Le génie, nous révèle Darrin M McMahon, possède une plus longue histoire, qui plonge ses racines dans l'Antiquité grecque et dans la sainteté médiévale. Dans une fresque magistrale, savante et alerte, il retrace l'évolution de cette "fureur divine" qui inspirait les poètes de la Renaissance. La conception romantique du génie apparaît alors comme une conséquence paradoxale du désenchantement du monde et de l'égalité démocratique : l'homme de génie est devenu à son tour créateur.
Si les tentatives d'explication scientifique du phénomène se sont, en vain, multipliées, ce livre montre tout ce que le génie moderne, apparemment sécularisé, doit à l'héritage religieux. Car croire en l'existence d'êtres géniaux, n'est-ce pas affirmer la présence du merveilleux et le pouvoir surnaturel de certains hommes ?
RECOMMANDÉ PAR LE SITE CULTURE CHRONIQUE
Voilà l’un de ces ouvrages qu’il faudrait absolument lire tout simplement parce qu’il met en évidence l’un des thèmes mythiques de notre époque, celui du génie. Au fond nous savons tous ce qu’est un génie mais nous nous sommes rarement interrogés sur l’origine de cette notion. L’historien américain Darrine McMahon nous propose une exploration exigeante et approfondie de ce phénomène intrinsèquement lié à la modernité. McMahon n’hésite pas à faire la généalogie du génie en remontant jusqu’à l’antiquité, mettant en évidence l’influence de l’héritage religieux dans l’élaboration d’une notion qui fut, ensuite, profondément sécularisée lors de la période romantique.

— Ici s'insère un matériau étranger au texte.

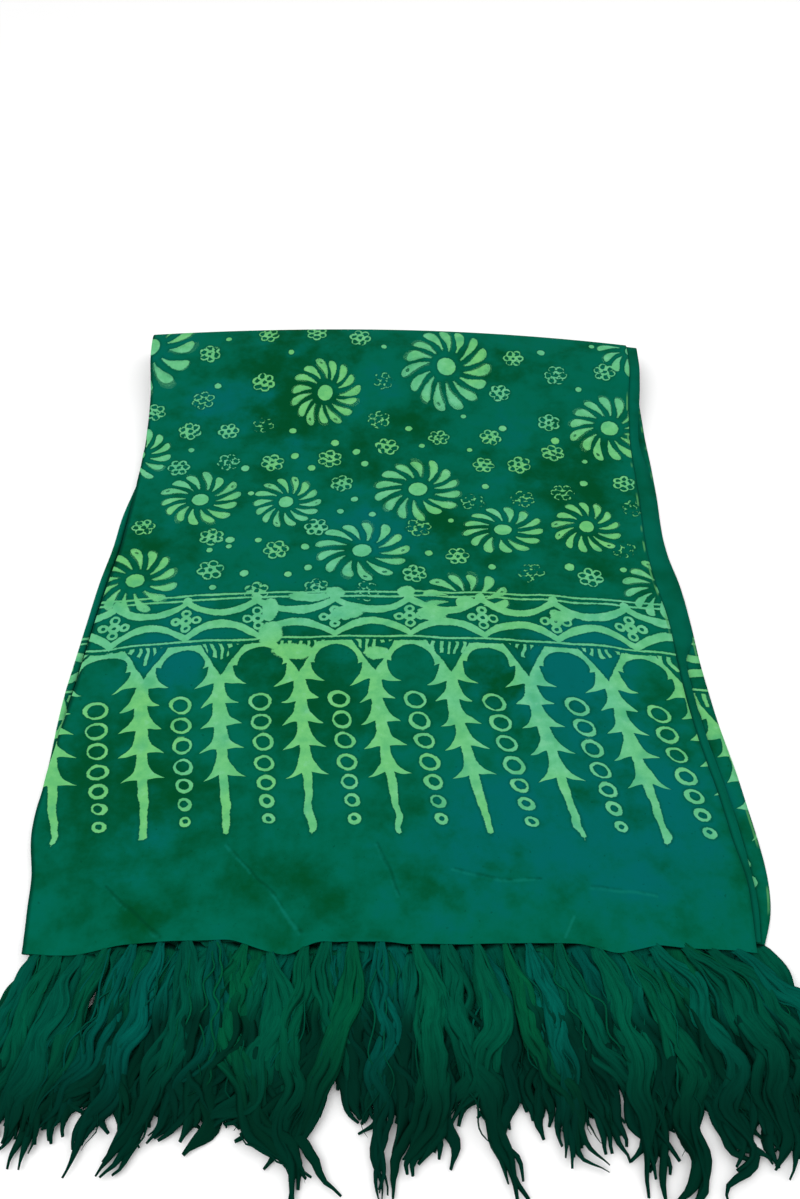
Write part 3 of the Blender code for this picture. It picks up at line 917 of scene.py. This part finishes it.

L’auteur investit la longue durée avec une justesse de ton et une maitrise toute anglo-saxonne des faits et des évènements. On est transporté à travers le temps avec délices et on découvre les articulations d’une notion qui évolue en traversant les époques. On chemine auprès d’Aristote, de Jean Sébastien Bach, de Charles Darwin, de Kant et de Keynes, de Newton et de Napoléon et évidemment Einstein que McMahon utilise comme fil rouge.
On peut voir une grande ironie dans le fait que le génie ait disparu en tant que catégorie de la recherche, tout en connaissant une explosion comme figure clef de la culture populaire. Finalement plus nous en apprenons sur la nature collaborative de la créativité, dans un monde où la complexité et l’interconnexion se font croissants, plus le mythe du génie solitaire devient attrayant. Bien sûr d’autres forces contribuent-elles à garder vivant la croyance dans le génie et dans la possibilité d’individus spéciaux dont les dons naturels et les facultés innées semblent déterminer à l’avance leur succès.
McMahon émet d’ailleurs l’hypothèse qu’une forte croyance dans les dons naturels puisse soulager un peu la pression que nous subissons. Elle permettrait d’expliquer indirectement une partie de nos insuffisances comme le résultat de dotations génétiques. Enfin il souligne que la croyance au génie est liée à l’énorme besoin de transcendance généré par l’humanité : croire au génie, c’est un peu continuer à croire au merveilleux.
La remarquable traduction de Christophe Jaquet facilite ce voyage “génial” de l’antiquité à nos jours et nous permet de saisir la complexité d’une notion qui accompagne l’homme depuis - presque – toujours.